Of course, it is true that in years gone by our own political institutions were good at criticising others and rather less good at evolving methods of decision-making and scrutiny in a changing world. In particular, we have been very slack as regards scrutinising the progress of European Union legislation and Governments of all persuasions have smuggled legislation onto the statute book via the EU system. But as an individual I am surprised that as a trading nation involved in all kinds of complicated trading relationships which have to be different from those in an introverted, subsistence economy, we have not fully recognised the need for a different kind of system of governance in an interdependent world of regulated economies.

The kind of political and administrative turmoil we are now in is not good, not least for business certainty. As I have said, it looks as if it is going to stretch out in front of us for some time to come. What we need is more stability and certainty, not less, but the deal we are looking at presents myriad loose ends that do not seem to be encouraging. On top of this but also part of it, the vast majority of economic commentators are saying that it is going to reduce national prosperity. Of course, without that we cannot have the healthcare systems we want and the defence capabilities that people want and expect.

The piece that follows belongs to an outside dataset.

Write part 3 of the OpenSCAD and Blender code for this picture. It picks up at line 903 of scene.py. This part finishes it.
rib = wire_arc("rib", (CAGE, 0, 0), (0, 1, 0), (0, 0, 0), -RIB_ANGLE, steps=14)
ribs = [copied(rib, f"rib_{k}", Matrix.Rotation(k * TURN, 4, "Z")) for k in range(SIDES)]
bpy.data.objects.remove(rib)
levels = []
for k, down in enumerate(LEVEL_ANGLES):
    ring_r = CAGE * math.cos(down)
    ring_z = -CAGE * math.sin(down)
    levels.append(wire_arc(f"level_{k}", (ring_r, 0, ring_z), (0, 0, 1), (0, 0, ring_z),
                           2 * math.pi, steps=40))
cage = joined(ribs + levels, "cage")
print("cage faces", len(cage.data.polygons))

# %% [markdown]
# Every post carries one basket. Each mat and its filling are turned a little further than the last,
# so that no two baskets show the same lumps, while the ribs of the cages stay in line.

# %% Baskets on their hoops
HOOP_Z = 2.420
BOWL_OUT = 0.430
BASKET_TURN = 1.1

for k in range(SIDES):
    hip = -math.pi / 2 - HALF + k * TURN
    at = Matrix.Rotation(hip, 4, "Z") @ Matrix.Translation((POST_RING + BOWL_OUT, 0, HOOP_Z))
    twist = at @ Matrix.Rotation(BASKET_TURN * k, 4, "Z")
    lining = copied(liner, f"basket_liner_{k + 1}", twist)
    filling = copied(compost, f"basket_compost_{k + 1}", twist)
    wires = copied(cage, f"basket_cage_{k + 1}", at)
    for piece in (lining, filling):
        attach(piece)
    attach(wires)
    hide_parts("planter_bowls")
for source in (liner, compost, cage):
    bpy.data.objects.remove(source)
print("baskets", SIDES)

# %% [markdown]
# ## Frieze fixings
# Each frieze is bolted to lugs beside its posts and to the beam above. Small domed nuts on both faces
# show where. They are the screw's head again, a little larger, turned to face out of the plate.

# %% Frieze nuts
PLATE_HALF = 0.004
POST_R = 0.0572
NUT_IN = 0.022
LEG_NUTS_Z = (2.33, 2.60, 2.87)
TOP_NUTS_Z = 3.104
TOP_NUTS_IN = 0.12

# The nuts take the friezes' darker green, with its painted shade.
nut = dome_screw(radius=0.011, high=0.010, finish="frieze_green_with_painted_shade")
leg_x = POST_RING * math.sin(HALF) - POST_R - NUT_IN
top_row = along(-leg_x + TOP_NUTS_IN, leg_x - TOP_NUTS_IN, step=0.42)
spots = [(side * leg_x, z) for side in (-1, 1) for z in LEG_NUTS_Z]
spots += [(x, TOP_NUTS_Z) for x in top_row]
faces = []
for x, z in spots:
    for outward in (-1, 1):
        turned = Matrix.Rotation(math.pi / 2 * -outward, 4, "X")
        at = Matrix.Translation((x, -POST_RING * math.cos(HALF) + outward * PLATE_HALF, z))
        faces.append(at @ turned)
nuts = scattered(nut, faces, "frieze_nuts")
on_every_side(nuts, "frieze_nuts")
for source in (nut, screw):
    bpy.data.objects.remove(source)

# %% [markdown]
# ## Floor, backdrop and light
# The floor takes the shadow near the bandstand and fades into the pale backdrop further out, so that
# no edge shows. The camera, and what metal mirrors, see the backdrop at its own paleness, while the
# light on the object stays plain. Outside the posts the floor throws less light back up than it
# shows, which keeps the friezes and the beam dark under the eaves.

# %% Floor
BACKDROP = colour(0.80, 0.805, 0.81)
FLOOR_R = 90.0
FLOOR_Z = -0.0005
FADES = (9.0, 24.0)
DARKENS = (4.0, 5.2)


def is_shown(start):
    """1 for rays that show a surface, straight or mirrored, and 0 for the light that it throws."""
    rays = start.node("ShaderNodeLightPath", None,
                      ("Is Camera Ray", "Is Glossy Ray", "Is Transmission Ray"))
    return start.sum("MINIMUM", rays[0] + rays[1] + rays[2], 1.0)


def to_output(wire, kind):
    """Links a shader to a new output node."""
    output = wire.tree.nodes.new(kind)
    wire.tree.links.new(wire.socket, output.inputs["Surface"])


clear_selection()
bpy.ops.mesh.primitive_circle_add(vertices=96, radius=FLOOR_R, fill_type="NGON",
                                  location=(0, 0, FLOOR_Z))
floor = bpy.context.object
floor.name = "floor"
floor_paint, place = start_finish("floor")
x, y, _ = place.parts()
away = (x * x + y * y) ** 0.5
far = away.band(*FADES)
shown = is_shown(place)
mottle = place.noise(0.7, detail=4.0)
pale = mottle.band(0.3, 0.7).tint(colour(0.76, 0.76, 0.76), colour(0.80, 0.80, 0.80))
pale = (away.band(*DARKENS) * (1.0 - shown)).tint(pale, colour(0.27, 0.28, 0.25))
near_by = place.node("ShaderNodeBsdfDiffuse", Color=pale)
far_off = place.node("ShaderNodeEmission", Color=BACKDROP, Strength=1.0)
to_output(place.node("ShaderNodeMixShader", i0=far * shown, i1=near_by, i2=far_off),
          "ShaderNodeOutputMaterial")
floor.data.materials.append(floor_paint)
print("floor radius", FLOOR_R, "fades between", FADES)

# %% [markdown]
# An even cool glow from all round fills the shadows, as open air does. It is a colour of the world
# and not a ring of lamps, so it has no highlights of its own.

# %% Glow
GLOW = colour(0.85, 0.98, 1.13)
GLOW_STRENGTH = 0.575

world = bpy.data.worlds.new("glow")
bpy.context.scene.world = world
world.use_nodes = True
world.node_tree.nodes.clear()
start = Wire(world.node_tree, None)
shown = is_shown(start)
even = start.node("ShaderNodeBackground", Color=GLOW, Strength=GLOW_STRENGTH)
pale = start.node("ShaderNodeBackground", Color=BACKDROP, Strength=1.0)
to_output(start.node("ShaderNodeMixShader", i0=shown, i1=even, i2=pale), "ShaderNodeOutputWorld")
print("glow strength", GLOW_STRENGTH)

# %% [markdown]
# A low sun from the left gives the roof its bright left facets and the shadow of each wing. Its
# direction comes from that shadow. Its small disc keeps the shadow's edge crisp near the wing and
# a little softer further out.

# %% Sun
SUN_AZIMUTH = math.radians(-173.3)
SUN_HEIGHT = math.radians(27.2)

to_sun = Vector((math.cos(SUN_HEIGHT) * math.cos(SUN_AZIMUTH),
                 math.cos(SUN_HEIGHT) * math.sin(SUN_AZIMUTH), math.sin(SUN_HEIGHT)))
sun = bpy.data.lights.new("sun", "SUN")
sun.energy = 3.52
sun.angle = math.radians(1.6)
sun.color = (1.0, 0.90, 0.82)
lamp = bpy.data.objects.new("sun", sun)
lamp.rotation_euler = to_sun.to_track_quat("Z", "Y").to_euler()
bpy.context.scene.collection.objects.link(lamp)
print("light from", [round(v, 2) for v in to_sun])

Those who support the deal will say, “Ah well, in the long run it will work out in our favour”. All I can say is that I have always thought that a bird in the hand is worth two in the bush. As a financial analyst explained to me the other day, an unrealised gain is not a gain at all. Furthermore, we live in a world of regulated markets, which I personally believe is a good thing. I and many of my fellow citizens do not want to live in a kind of ersatz Singapore.

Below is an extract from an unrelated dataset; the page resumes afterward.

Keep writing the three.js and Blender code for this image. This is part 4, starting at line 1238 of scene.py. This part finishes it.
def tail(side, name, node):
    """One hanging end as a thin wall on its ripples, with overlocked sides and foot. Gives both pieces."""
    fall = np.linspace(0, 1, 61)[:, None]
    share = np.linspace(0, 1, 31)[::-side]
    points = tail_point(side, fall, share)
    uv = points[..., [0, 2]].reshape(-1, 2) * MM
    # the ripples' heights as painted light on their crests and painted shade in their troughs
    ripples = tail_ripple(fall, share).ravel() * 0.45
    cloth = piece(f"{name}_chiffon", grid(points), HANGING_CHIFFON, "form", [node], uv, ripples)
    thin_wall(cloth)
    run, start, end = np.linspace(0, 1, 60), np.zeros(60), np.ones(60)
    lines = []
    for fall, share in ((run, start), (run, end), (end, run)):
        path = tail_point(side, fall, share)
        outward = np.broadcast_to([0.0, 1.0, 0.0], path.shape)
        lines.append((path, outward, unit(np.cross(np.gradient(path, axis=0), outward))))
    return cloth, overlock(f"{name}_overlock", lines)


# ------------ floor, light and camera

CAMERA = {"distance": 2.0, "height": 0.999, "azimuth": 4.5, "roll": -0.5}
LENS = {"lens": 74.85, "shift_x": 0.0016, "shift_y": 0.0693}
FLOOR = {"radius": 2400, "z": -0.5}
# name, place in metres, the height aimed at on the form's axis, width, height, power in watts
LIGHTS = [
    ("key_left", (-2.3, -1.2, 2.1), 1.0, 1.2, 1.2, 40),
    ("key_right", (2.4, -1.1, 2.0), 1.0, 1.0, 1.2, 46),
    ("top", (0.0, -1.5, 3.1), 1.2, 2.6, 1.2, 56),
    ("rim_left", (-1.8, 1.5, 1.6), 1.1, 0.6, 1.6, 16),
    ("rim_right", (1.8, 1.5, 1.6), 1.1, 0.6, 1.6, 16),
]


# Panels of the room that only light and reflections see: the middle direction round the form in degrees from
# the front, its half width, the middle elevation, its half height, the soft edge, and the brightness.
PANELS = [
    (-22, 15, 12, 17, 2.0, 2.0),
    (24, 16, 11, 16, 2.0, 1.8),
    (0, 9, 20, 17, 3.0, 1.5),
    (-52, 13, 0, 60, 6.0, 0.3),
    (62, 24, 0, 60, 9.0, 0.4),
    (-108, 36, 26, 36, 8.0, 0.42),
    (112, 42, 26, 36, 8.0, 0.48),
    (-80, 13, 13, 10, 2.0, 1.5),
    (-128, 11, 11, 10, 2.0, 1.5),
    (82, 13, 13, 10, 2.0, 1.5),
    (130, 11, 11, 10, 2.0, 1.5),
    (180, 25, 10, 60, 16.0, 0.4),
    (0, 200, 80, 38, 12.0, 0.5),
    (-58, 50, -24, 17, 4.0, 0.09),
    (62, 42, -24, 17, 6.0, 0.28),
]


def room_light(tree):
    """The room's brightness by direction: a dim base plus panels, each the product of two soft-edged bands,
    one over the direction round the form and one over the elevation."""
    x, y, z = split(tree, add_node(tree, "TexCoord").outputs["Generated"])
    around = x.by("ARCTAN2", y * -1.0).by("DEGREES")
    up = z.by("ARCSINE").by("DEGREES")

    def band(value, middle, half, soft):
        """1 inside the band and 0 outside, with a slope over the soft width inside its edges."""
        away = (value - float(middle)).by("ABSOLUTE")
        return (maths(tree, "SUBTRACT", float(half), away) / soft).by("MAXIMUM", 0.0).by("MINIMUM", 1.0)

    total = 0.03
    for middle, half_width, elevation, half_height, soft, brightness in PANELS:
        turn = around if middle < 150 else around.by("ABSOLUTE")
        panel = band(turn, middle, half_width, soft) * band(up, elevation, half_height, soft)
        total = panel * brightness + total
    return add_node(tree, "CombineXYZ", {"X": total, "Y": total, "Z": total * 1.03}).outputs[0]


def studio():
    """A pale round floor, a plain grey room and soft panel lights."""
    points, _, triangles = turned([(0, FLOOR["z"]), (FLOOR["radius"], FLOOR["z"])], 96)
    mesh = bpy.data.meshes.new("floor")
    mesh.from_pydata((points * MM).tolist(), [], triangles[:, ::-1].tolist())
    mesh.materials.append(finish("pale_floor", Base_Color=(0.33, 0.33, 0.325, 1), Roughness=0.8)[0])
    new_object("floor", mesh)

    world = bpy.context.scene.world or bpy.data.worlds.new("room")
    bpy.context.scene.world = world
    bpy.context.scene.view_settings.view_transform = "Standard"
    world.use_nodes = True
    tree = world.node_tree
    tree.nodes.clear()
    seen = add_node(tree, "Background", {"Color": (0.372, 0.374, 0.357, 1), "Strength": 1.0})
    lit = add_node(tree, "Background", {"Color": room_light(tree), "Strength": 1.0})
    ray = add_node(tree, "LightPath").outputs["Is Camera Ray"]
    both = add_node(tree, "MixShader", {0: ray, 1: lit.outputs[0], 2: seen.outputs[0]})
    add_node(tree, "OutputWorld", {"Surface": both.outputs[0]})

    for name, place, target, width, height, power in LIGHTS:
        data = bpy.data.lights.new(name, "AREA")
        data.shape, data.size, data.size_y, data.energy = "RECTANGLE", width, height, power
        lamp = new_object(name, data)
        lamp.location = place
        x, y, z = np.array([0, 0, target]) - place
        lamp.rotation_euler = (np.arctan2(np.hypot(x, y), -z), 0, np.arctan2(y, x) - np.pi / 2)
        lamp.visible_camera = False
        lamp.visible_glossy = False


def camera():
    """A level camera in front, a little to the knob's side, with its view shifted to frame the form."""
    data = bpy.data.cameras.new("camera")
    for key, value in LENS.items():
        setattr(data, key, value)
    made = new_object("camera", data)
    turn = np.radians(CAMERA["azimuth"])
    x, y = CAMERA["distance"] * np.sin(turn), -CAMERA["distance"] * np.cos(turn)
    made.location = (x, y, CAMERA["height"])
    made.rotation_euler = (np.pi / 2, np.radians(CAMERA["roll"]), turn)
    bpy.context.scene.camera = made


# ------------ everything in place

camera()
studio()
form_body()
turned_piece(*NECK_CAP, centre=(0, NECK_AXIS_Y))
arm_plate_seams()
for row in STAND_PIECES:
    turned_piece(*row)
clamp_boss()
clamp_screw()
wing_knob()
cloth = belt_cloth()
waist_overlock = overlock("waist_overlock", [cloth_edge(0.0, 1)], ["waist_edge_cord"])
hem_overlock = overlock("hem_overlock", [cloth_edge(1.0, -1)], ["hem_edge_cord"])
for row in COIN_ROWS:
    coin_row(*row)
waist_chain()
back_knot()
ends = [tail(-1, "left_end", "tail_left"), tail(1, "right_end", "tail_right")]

Of course, the heart of the Brexit project is the referendum, whose authority, it is true, has been tarnished and whose prospectuses were in general pretty bogus. As far as I can see, the case for Brexit goes back to the referendum, and I do not think that I have ever heard any Government suggest that on its own terms Brexit does the best for Britain. If the referendum had been constitutionally binding, that would probably have been the end of the matter. But, as the noble and learned Lord, Lord Neuberger, then President of the Supreme Court, pointed out in the Miller judgment, it is Parliament that is sovereign and so it is for Parliament to take the decisions; we cannot simply duck them. Being a Member of either House of Parliament is not simply a matter of resting one’s backside on green or red Benches in SW1. In the last analysis, our role is to guide the nation’s direction of travel, and in different ways we are Burkean representatives, not delegates. It is our perception of the national interest and our fiduciary duties which must guide us.

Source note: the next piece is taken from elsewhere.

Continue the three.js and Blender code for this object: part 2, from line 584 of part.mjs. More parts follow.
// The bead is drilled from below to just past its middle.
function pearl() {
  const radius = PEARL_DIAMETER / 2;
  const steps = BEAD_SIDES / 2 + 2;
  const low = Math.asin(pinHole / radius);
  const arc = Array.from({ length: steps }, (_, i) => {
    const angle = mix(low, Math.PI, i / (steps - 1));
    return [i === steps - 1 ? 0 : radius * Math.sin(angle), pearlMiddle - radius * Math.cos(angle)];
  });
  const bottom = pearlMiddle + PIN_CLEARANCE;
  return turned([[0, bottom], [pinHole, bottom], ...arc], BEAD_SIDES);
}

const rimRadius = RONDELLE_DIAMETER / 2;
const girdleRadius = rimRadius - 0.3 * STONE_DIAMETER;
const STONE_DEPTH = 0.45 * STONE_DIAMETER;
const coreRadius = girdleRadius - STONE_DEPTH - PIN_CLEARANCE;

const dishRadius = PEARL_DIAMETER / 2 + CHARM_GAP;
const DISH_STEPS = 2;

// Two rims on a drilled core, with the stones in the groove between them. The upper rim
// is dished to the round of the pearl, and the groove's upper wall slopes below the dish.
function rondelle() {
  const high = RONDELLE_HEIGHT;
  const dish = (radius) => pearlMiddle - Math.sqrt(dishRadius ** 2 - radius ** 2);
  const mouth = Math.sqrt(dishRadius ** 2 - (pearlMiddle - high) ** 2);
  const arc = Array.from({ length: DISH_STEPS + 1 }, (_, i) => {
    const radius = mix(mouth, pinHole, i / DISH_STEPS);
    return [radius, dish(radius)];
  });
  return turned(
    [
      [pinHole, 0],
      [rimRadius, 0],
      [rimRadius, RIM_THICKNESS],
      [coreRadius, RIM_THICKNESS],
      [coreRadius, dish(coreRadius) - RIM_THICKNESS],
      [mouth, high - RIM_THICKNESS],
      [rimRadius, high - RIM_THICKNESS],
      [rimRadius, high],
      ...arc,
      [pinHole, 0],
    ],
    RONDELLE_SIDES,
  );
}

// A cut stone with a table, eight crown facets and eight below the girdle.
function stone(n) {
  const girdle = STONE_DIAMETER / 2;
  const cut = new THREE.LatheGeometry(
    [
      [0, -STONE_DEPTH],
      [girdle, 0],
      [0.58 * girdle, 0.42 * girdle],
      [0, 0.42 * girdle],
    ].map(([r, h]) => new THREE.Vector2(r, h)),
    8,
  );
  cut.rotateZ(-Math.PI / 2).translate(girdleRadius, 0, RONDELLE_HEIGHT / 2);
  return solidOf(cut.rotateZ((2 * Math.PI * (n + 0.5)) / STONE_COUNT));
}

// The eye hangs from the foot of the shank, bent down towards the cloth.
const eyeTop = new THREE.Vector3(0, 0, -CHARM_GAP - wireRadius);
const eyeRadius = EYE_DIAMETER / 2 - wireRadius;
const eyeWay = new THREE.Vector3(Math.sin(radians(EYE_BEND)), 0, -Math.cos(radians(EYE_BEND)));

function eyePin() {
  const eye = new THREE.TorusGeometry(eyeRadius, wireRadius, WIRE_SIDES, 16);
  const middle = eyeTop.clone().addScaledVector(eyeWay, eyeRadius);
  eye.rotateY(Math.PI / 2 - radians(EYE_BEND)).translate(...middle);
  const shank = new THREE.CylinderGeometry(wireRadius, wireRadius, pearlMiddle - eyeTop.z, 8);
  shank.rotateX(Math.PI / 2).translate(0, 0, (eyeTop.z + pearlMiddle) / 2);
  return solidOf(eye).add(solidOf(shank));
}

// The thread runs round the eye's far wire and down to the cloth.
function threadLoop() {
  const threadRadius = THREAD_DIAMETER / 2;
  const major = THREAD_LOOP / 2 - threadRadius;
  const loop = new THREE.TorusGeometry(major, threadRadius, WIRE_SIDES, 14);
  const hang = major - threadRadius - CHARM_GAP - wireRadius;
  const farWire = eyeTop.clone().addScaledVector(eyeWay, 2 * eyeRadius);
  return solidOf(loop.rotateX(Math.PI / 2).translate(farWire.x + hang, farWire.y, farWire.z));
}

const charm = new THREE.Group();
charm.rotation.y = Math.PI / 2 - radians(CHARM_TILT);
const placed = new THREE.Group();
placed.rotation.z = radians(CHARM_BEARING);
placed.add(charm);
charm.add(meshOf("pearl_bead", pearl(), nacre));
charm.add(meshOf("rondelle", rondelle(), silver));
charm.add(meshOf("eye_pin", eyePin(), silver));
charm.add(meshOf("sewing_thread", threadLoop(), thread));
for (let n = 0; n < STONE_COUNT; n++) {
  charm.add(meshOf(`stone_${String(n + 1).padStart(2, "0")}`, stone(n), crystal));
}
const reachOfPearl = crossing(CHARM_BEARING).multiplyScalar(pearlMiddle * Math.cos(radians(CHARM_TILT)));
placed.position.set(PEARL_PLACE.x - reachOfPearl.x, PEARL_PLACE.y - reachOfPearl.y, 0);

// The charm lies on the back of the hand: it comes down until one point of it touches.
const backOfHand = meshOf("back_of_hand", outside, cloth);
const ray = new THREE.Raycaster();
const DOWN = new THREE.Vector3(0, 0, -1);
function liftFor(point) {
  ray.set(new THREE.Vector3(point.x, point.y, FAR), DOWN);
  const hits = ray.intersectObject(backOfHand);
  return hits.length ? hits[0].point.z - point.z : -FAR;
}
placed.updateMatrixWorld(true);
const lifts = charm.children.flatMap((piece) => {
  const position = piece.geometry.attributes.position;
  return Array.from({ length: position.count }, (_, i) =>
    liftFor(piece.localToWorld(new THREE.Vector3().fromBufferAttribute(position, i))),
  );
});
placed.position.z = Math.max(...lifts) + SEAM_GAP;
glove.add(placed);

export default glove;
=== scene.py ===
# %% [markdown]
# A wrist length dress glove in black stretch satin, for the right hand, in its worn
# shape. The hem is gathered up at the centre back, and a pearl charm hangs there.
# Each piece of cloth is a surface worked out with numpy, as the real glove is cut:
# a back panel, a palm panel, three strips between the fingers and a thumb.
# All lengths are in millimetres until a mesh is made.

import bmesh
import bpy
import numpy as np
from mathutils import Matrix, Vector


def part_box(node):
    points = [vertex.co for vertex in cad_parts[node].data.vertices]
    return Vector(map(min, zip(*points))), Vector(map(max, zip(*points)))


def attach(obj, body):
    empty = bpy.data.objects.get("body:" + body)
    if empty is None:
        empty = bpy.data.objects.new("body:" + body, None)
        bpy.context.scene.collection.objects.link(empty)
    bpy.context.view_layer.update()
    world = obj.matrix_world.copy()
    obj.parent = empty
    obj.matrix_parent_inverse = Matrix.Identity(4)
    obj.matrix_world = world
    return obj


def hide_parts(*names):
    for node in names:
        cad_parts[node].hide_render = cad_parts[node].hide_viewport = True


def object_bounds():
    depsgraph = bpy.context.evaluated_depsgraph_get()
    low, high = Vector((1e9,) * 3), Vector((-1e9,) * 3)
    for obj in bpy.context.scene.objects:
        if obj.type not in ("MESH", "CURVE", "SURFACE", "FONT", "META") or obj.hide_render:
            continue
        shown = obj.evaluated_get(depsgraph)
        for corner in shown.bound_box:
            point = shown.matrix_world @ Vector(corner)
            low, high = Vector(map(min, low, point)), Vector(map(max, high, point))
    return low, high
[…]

For my own part, I envy those who actually believe that these proposals are in the nation’s best interests; it is easy for them. But I do not. I also have a nightmare about basing our decision on the outcome of a referendum held nearly three years ago to justify doing the wrong thing now when that view may no longer command the support it enjoyed then. There has rightly been discussion both in this debate and more widely about the divisions that this has exposed in our country. I agree with that and I hate it, but these things cut in several directions. I consider leaving Europe on the basis of a vote taken nearly three years ago, if now three years later public sentiment has changed, would be the most divisive outcome that could possibly be imagined. It is one that should at all costs be avoided.

In my view, the Prime Minister’s deal—I concur with those who have said that it is a remarkable achievement in the circumstances—is not good enough. It diminishes us all in a variety of ways and so I cannot endorse it. As parliamentarians, we now collectively take a decision on whether or not the nation goes to war and soldiers put their lives on the line for their country. Against that background, I believe that it is craven not to say no to this deal if we believe that it is not good enough. If as a consequence I leave politics in a tumbrel, so be it—but that is an easy thing to say at the end of one’s career. But that is not the only part of the story, because there is another bit—what next? Quite simply, we all have to stop and think carefully and quickly. In reality, we have some time before rushing into anything. We must find an acceptable way of extricating ourselves from the fine mess which unfortunately we find ourselves in.